# What is being asked:
Restate the full set of records exactly, without adding or dropping a word.
##### Information provided
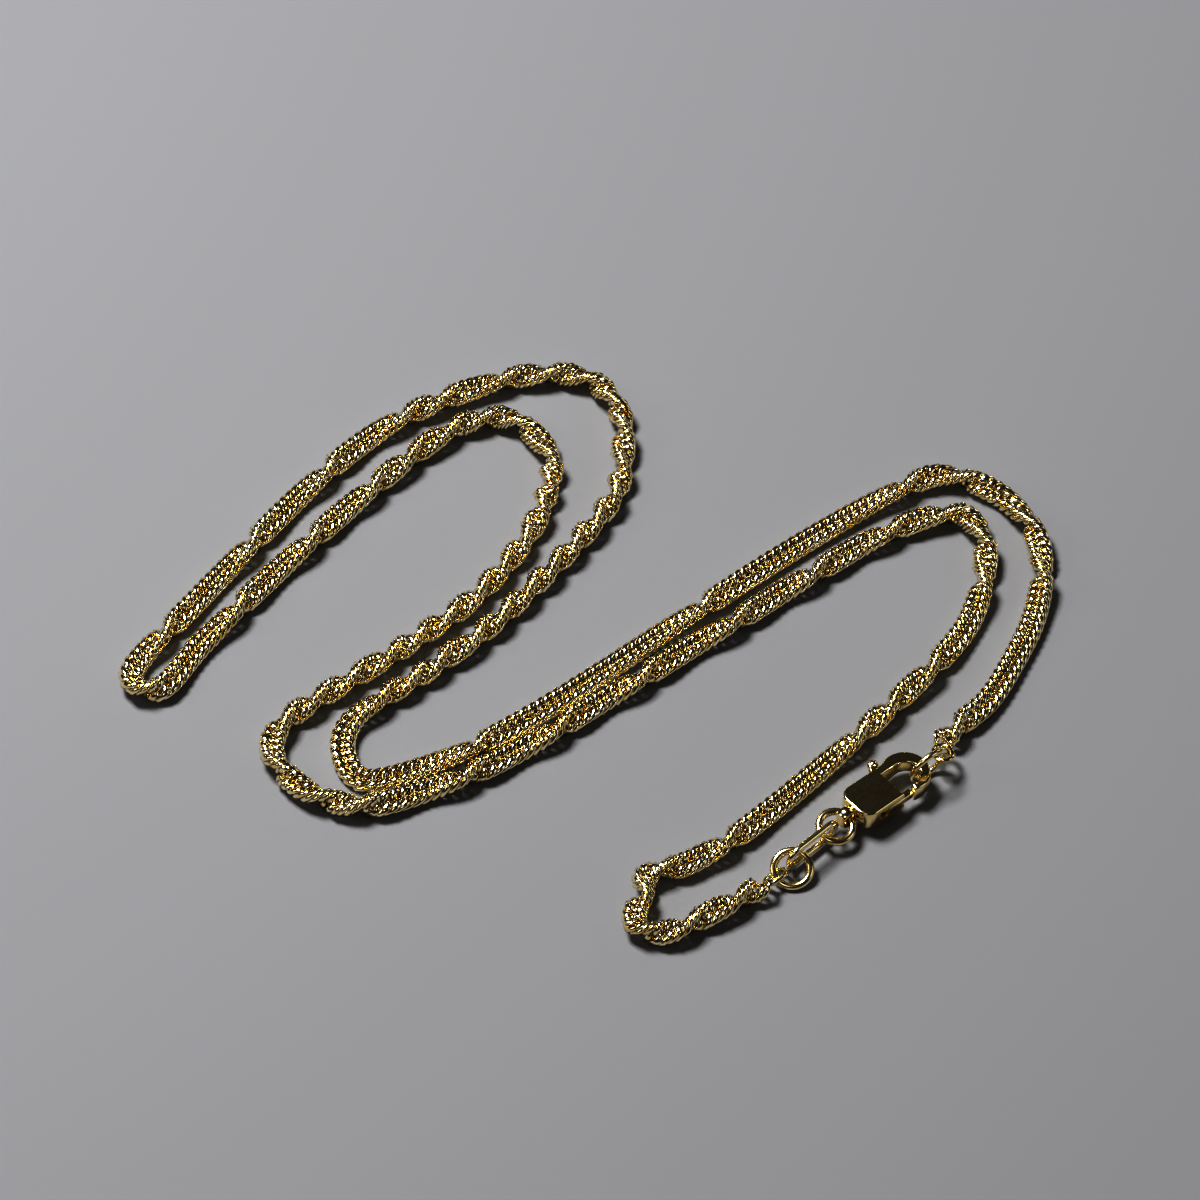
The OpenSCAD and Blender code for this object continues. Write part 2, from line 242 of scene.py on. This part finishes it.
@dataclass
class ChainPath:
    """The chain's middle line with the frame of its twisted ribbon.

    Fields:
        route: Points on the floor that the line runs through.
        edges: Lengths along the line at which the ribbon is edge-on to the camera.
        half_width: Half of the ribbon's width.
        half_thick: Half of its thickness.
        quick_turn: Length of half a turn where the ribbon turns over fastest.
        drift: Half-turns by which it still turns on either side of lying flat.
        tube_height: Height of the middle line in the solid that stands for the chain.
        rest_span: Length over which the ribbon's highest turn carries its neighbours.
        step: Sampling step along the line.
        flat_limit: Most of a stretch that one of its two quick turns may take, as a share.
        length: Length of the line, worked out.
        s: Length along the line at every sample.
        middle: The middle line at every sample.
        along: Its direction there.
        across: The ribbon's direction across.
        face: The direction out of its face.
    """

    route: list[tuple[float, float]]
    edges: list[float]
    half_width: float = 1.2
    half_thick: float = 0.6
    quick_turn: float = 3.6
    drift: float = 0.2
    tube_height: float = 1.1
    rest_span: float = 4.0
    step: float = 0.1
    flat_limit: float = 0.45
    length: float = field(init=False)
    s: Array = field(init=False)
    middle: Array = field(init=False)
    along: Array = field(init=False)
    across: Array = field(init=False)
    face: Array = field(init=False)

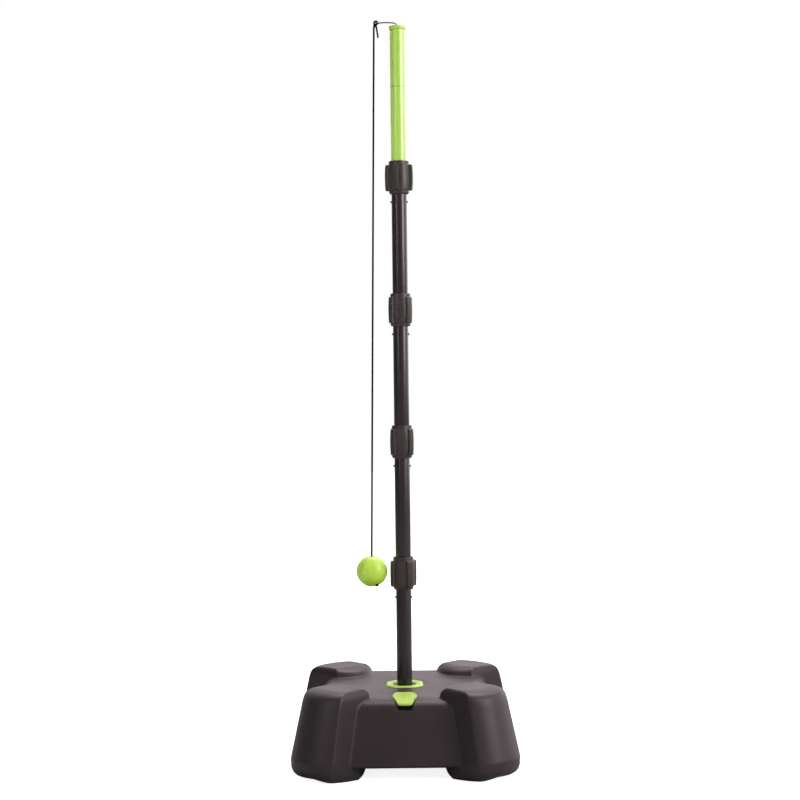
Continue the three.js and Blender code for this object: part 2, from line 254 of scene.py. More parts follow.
##########
# Response to this task:
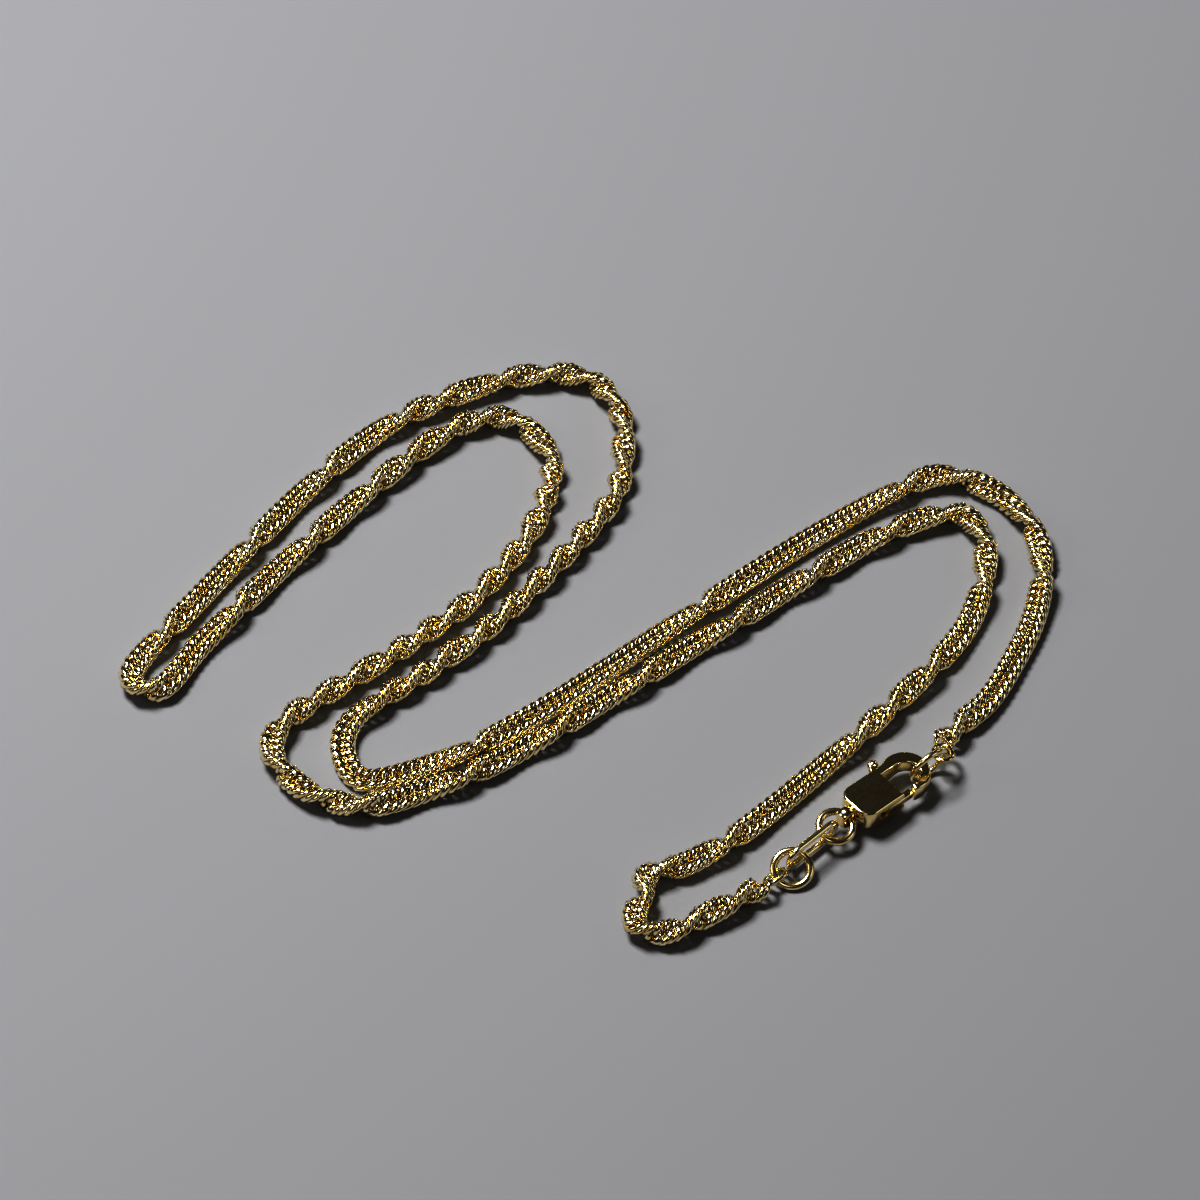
The OpenSCAD and Blender code for this object continues. Write part 2, from line 242 of scene.py on. This part finishes it.
@dataclass
class ChainPath:
    """The chain's middle line with the frame of its twisted ribbon.

    Fields:
        route: Points on the floor that the line runs through.
        edges: Lengths along the line at which the ribbon is edge-on to the camera.
        half_width: Half of the ribbon's width.
        half_thick: Half of its thickness.
        quick_turn: Length of half a turn where the ribbon turns over fastest.
        drift: Half-turns by which it still turns on either side of lying flat.
        tube_height: Height of the middle line in the solid that stands for the chain.
        rest_span: Length over which the ribbon's highest turn carries its neighbours.
        step: Sampling step along the line.
        flat_limit: Most of a stretch that one of its two quick turns may take, as a share.
        length: Length of the line, worked out.
        s: Length along the line at every sample.
        middle: The middle line at every sample.
        along: Its direction there.
        across: The ribbon's direction across.
        face: The direction out of its face.
    """

    route: list[tuple[float, float]]
    edges: list[float]
    half_width: float = 1.2
    half_thick: float = 0.6
    quick_turn: float = 3.6
    drift: float = 0.2
    tube_height: float = 1.1
    rest_span: float = 4.0
    step: float = 0.1
    flat_limit: float = 0.45
    length: float = field(init=False)
    s: Array = field(init=False)
    middle: Array = field(init=False)
    along: Array = field(init=False)
    across: Array = field(init=False)
    face: Array = field(init=False)

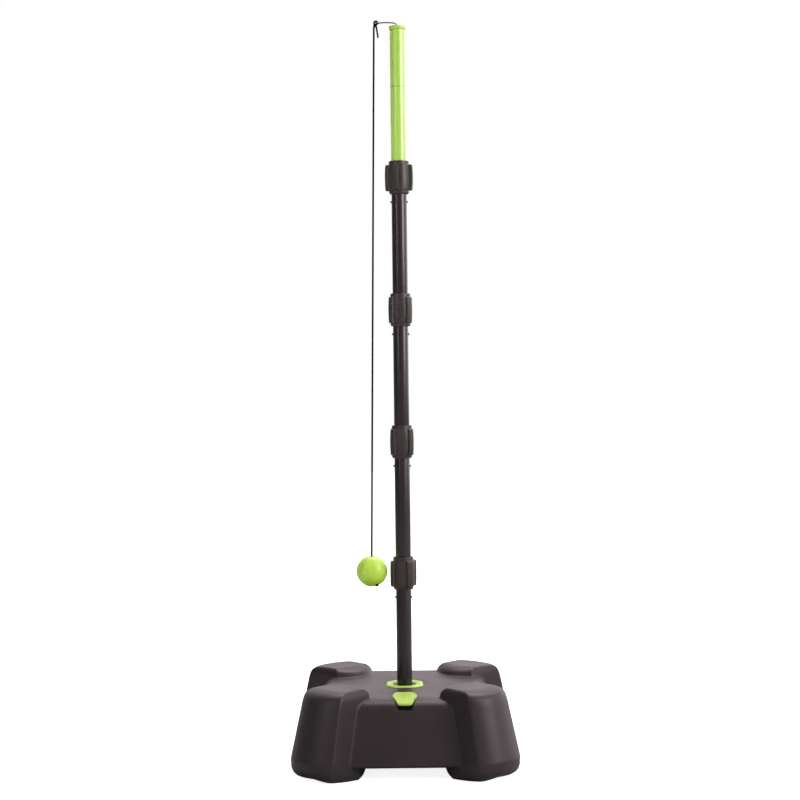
Continue the three.js and Blender code for this object: part 2, from line 254 of scene.py. More parts follow.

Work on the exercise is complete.